Our raw apps data are collected from course DSMPL. We randomly collected 77 apps contain malware and 143 benign apps, 220 apps data in total. Then we divided them into 147 apps for training and 73 apps for testing. Since the raw data have been classified into different categories, we are 100% percent sure that those benign apps don’t contain any malware.
The original form of our data was Android Application Package (APK) which could be unpacked by Apktools. We unpacked
those packages to get the Smali specifically for malware detection. Smali file is a type of file convert from the
original Java code of an app. An example of the structure of a Smali file and the API call inside it is shown below:
In the figure above, text in black represent the class information of a smali file. In this specific example, the
class name is LGeckoProvider. Text in blue is Static fields of this Smali file and text in green is the
method of this Smali file. Text in red is what we are going to focus on: API calls. Based on previous works
done by research community, malicious action of an app is always appeared in Smali files so that use Smali file for
malware detection is significantly meaningful. The API calls we are using is extracted from Smali files for each
application. By dealing with API calls, we could be more aware of the characteristic of a malware so that we
could better analyze a way for malware detection.
The original MAMADROID System used Markov Chains to model app behavior, by evaluating transitions between calls.
For each app, MAMADROID System takes as input the sequence of abstracted API calls (families/packages) of that app
and builds a Markov chain where each package/family is a state and the transitions represent the probability of
moving from one state to another. To improve this, we first try to take input as the method sequences of API calls
instead of families/packages. Thus, the feature that we are going to use is the method sequences of API calls
where each method and the API calls it contains represent states and the transitions represent the probability of a
method moving to each API calls inside it. Here is an example of our feature:
In the figure above, the blue box is a method and content in the grey box is API calls contain in this method.
Our model used this feature to fit into Markov Chains to evaluate the behavior of an app and then classified it
into either benign or malware.
Using the features derived from data extracting process, based on the fact that the predictive task is generally classification problem, we have built 3 models in this project: Logistic Regression Model, Decision Tree Classifier, K-Nearest Neighbor-Classifier. This is the table which contains the test accuracy of our three models:
Model | Train Accuracy | Test Accuracy |
---|---|---|
Logistic | 0.721 | 0.822 |
DecisionTree | 0.918 | 0.74 |
kNN | 0.925 | 0.918 |
In K-Nearest-Neighbor model, each data point is composed by a vector of six values: the number of Api-calls from android, androidx, java, javax, kotlin, self-defined families. A sample observation of vector would be like the following.

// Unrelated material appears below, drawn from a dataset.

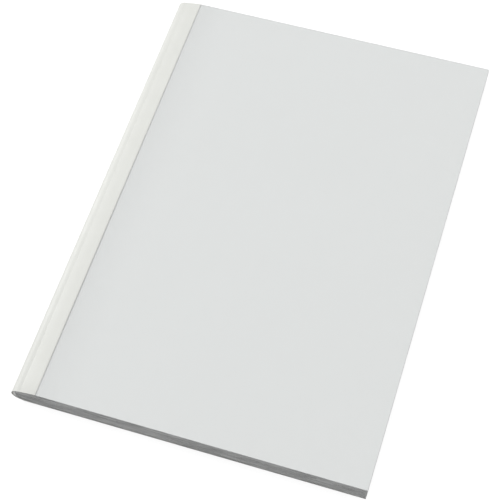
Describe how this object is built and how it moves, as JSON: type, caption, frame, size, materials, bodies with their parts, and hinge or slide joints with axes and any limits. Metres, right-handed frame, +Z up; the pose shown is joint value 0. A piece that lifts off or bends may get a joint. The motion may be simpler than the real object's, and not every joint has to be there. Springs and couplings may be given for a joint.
{
  "type": "thermally bound document",
  "caption": "A4 document glued into a soft thermal binding cover: creased card spine and back, clear front sheet under a card flap, leaves that turn with the cover.",
  "frame": {"origin": "middle of the underside of the closed document, on the surface it lies on", "axes": "+X from the spine to the fore-edge, +Y from the tail to the head of the pages, +Z up through the front sheet"},
  "size_m": [0.2126, 0.297, 0.0141],
  "materials": {
    "card": "white solid card with a faint gloss coating on its outer face",
    "clear_film": "clear glossy front sheet that greys the white page under it a little",
    "clear_glue": "thin clear glue line",
    "hot_melt": "milky hot-melt adhesive",
    "leaf_paper": "white office paper, matt, cut edges"
  },
  "bodies": {
    "spine": {"spine_wrap": "card", "spine_adhesive": "hot_melt", "bound_edges_01": "leaf_paper", "bound_edges_02": "leaf_paper", "bound_edges_03": "leaf_paper", "bound_edges_04": "leaf_paper", "bound_edges_05": "leaf_paper", "bound_edges_06": "leaf_paper", "bound_edges_07": "leaf_paper", "bound_edges_08": "leaf_paper", "bound_edges_09": "leaf_paper", "bound_edges_10": "leaf_paper", "bound_edges_11": "leaf_paper", "bound_edges_12": "leaf_paper", "bound_edges_13": "leaf_paper", "bound_edges_14": "leaf_paper", "bound_edges_15": "leaf_paper", "bound_edges_16": "leaf_paper", "bound_edges_17": "leaf_paper", "bound_edges_18": "leaf_paper", "bound_edges_19": "leaf_paper", "bound_edges_20": "leaf_paper"},
    "front_cover": {"front_flap": "card", "film_glue_line": "clear_glue", "front_film": "clear_film"},
    "rear_cover": {"back_cover": "card"},
    "turning_leaves_01": {"leaves_01": "leaf_paper"},
    "turning_leaves_02": {"leaves_02": "leaf_paper"},
    "turning_leaves_03": {"leaves_03": "leaf_paper"},
    "turning_leaves_04": {"leaves_04": "leaf_paper"},
    "turning_leaves_05": {"leaves_05": "leaf_paper"},
    "turning_leaves_06": {"leaves_06": "leaf_paper"},
    "turning_leaves_07": {"leaves_07": "leaf_paper"},
    "turning_leaves_08": {"leaves_08": "leaf_paper"},
    "turning_leaves_09": {"leaves_09": "leaf_paper"},
    "turning_leaves_10": {"leaves_10": "leaf_paper"},
    "turning_leaves_11": {"leaves_11": "leaf_paper"},
    "turning_leaves_12": {"leaves_12": "leaf_paper"},
    "turning_leaves_13": {"leaves_13": "leaf_paper"},
    "turning_leaves_14": {"leaves_14": "leaf_paper"},
    "turning_leaves_15": {"leaves_15": "leaf_paper"},
    "turning_leaves_16": {"leaves_16": "leaf_paper"},
    "turning_leaves_17": {"leaves_17": "leaf_paper"},
    "turning_leaves_18": {"leaves_18": "leaf_paper"},
    "turning_leaves_19": {"leaves_19": "leaf_paper"},
    "turning_leaves_20": {"leaves_20": "leaf_paper"}
  },
  "joints": [
    {"name": "front_cover_fold", "type": "hinge", "parent": "spine", "child": "front_cover", "pos_m": [-0.10027, 0, 0.01224], "axis": [0, -1, 0], "range_deg": [0, 175]},
    {"name": "back_cover_fold", "type": "hinge", "parent": "spine", "child": "rear_cover", "pos_m": [-0.09927, 0, 0], "axis": [0, 1, 0], "range_deg": [0, 175]},
    {"name": "leaves_01_turn", "type": "hinge", "parent": "spine", "child": "turning_leaves_01", "pos_m": [-0.08931, 0, 0.0136], "axis": [0, -1, 0], "range_deg": [0, 150]},
    {"name": "leaves_02_turn", "type": "hinge", "parent": "spine", "child": "turning_leaves_02", "pos_m": [-0.08683, 0, 0.01294], "axis": [0, -1, 0], "range_deg": [0, 142.5]},
    {"name": "leaves_03_turn", "type": "hinge", "parent": "spine", "child": "turning_leaves_03", "pos_m": [-0.08487, 0, 0.01227], "axis": [0, -1, 0], "range_deg": [0, 135]},
    {"name": "leaves_04_turn", "type": "hinge", "parent": "spine", "child": "turning_leaves_04", "pos_m": [-0.08326, 0, 0.01161], "axis": [0, -1, 0], "range_deg": [0, 127.5]},
    {"name": "leaves_05_turn", "type": "hinge", "parent": "spine", "child": "turning_leaves_05", "pos_m": [-0.08191, 0, 0.01094], "axis": [0, -1, 0], "range_deg": [0, 120]},
    {"name": "leaves_06_turn", "type": "hinge", "parent": "spine", "child": "turning_leaves_06", "pos_m": [-0.08075, 0, 0.01027], "axis": [0, -1, 0], "range_deg": [0, 112.5]},
    {"name": "leaves_07_turn", "type": "hinge", "parent": "spine", "child": "turning_leaves_07", "pos_m": [-0.07976, 0, 0.00961], "axis": [0, -1, 0], "range_deg": [0, 105]},
    {"name": "leaves_08_turn", "type": "hinge", "parent": "spine", "child": "turning_leaves_08", "pos_m": [-0.07889, 0, 0.00894], "axis": [0, -1, 0], "range_deg": [0, 97.5]},
    {"name": "leaves_09_turn", "type": "hinge", "parent": "spine", "child": "turning_leaves_09", "pos_m": [-0.07813, 0, 0.00828], "axis": [0, -1, 0], "range_deg": [0, 90]},
    {"name": "leaves_10_turn", "type": "hinge", "parent": "spine", "child": "turning_leaves_10", "pos_m": [-0.07746, 0, 0.00761], "axis": [0, -1, 0], "range_deg": [0, 82.5]},
    {"name": "leaves_11_turn", "type": "hinge", "parent": "spine", "child": "turning_leaves_11", "pos_m": [-0.07688, 0, 0.00694], "axis": [0, -1, 0], "range_deg": [0, 75]},
    {"name": "leaves_12_turn", "type": "hinge", "parent": "spine", "child": "turning_leaves_12", "pos_m": [-0.07637, 0, 0.00628], "axis": [0, -1, 0], "range_deg": [0, 67.5]},
    {"name": "leaves_13_turn", "type": "hinge", "parent": "spine", "child": "turning_leaves_13", "pos_m": [-0.07592, 0, 0.00561], "axis": [0, -1, 0], "range_deg": [0, 60]},
    {"name": "leaves_14_turn", "type": "hinge", "parent": "spine", "child": "turning_leaves_14", "pos_m": [-0.07554, 0, 0.00495], "axis": [0, -1, 0], "range_deg": [0, 52.5]},
    {"name": "leaves_15_turn", "type": "hinge", "parent": "spine", "child": "turning_leaves_15", "pos_m": [-0.07521, 0, 0.00428], "axis": [0, -1, 0], "range_deg": [0, 45]},
    {"name": "leaves_16_turn", "type": "hinge", "parent": "spine", "child": "turning_leaves_16", "pos_m": [-0.07494, 0, 0.00361], "axis": [0, -1, 0], "range_deg": [0, 37.5]},
    {"name": "leaves_17_turn", "type": "hinge", "parent": "spine", "child": "turning_leaves_17", "pos_m": [-0.07471, 0, 0.00295], "axis": [0, -1, 0], "range_deg": [0, 30]},
    {"name": "leaves_18_turn", "type": "hinge", "parent": "spine", "child": "turning_leaves_18", "pos_m": [-0.07453, 0, 0.00228], "axis": [0, -1, 0], "range_deg": [0, 22.5]},
    {"name": "leaves_19_turn", "type": "hinge", "parent": "spine", "child": "turning_leaves_19", "pos_m": [-0.0744, 0, 0.00162], "axis": [0, -1, 0], "range_deg": [0, 15]},
    {"name": "leaves_20_turn", "type": "hinge", "parent": "spine", "child": "turning_leaves_20", "pos_m": [-0.07431, 0, 0.00095], "axis": [0, -1, 0], "range_deg": [0, 7.5]}
  ],
  "couplings": [
    {"joint": "leaves_01_turn", "follows": "front_cover_fold", "ratio": 0.85714},
    {"joint": "leaves_02_turn", "follows": "front_cover_fold", "ratio": 0.81429},
    {"joint": "leaves_03_turn", "follows": "front_cover_fold", "ratio": 0.77143},
    {"joint": "leaves_04_turn", "follows": "front_cover_fold", "ratio": 0.72857},
    {"joint": "leaves_05_turn", "follows": "front_cover_fold", "ratio": 0.68571},
    {"joint": "leaves_06_turn", "follows": "front_cover_fold", "ratio": 0.64286},
    {"joint": "leaves_07_turn", "follows": "front_cover_fold", "ratio": 0.6},
    {"joint": "leaves_08_turn", "follows": "front_cover_fold", "ratio": 0.55714},
    {"joint": "leaves_09_turn", "follows": "front_cover_fold", "ratio": 0.51428},
    {"joint": "leaves_10_turn", "follows": "front_cover_fold", "ratio": 0.47143},
    {"joint": "leaves_11_turn", "follows": "front_cover_fold", "ratio": 0.42857},
    {"joint": "leaves_12_turn", "follows": "front_cover_fold", "ratio": 0.38571},
    {"joint": "leaves_13_turn", "follows": "front_cover_fold", "ratio": 0.34286},
    {"joint": "leaves_14_turn", "follows": "front_cover_fold", "ratio": 0.3},
    {"joint": "leaves_15_turn", "follows": "front_cover_fold", "ratio": 0.25714},
    {"joint": "leaves_16_turn", "follows": "front_cover_fold", "ratio": 0.21429},
    {"joint": "leaves_17_turn", "follows": "front_cover_fold", "ratio": 0.17143},
    {"joint": "leaves_18_turn", "follows": "front_cover_fold", "ratio": 0.12857},
    {"joint": "leaves_19_turn", "follows": "front_cover_fold", "ratio": 0.085714},
    {"joint": "leaves_20_turn", "follows": "front_cover_fold", "ratio": 0.042857}
  ]
}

Index | android | androidx | java | javax | kotlin | self |
---|---|---|---|---|---|---|
1 | 5382 | 21 | 8367 | 0 | 0 | 4362 |
Since kNN model performed the best among all three, we choose this model and tried to optimize this model. To improve this
model, we tried several different values of K, from 1 to 20. The following figure shows how test accuracy and train accuracy
changed along with different K:
Based on figure above, it is obvious that when K=3, the model has the greatest test accuracy and train accuracy
(K=1 has the highest train accuracy since K=1 means finding the data point itself).
K | Train Accuracy | Test Accuracy |
---|---|---|
1 | 1 | 0.89 |
3 | 0.925 | 0.918 |
5 | 0.891 | 0.849 |
We then focus on the predicted results to discover ways to improve our current 3-Nearest-Neighbor model. To research the predicted results in a more detailed way, we generate TP-TN-FP-FN matrix to reveal deeper information behind model performance. FP (A benignware predicted to be malware) and FN (A malware predicted to be benignware) are the most important categories since they shows mistakes made by the model. FN has more significant meaning since letting a malware pass detection would be a disaster. The following table shows the statistics.
Positive | Negative | |
---|---|---|
True | 62 | 137 |
False | 6 | 15 |
Model | Train Accuracy | Test Accuracy |
---|---|---|
Advanced KNN | 0.915 | 0.945 |
Standardized KNN | 0.823 | 0.877 |
KNN | 0.925 | 0.917 |
The best model, Advanced kNN, not only consider 3-Nearest-Neighbor but also covering edge cases. Comparing to other two models, Standardized kNN make the input standardized to percentile before training and predicting, but it will lost information about number of api-call. Normal kNN only considers major cases and does not take margins into consideration.
According to our research results: 1.Malware with fewer api-calls is more likely to be classified as benignware. 2.Malware tend to has more java api-calls than self-defined and android api-calls.
The result of this project has broad application in our daily life. If we can build a strong model to help Android users make accurate classification about whether a software is benign or harmful, it can protect information, privacy and save a lot of money for users.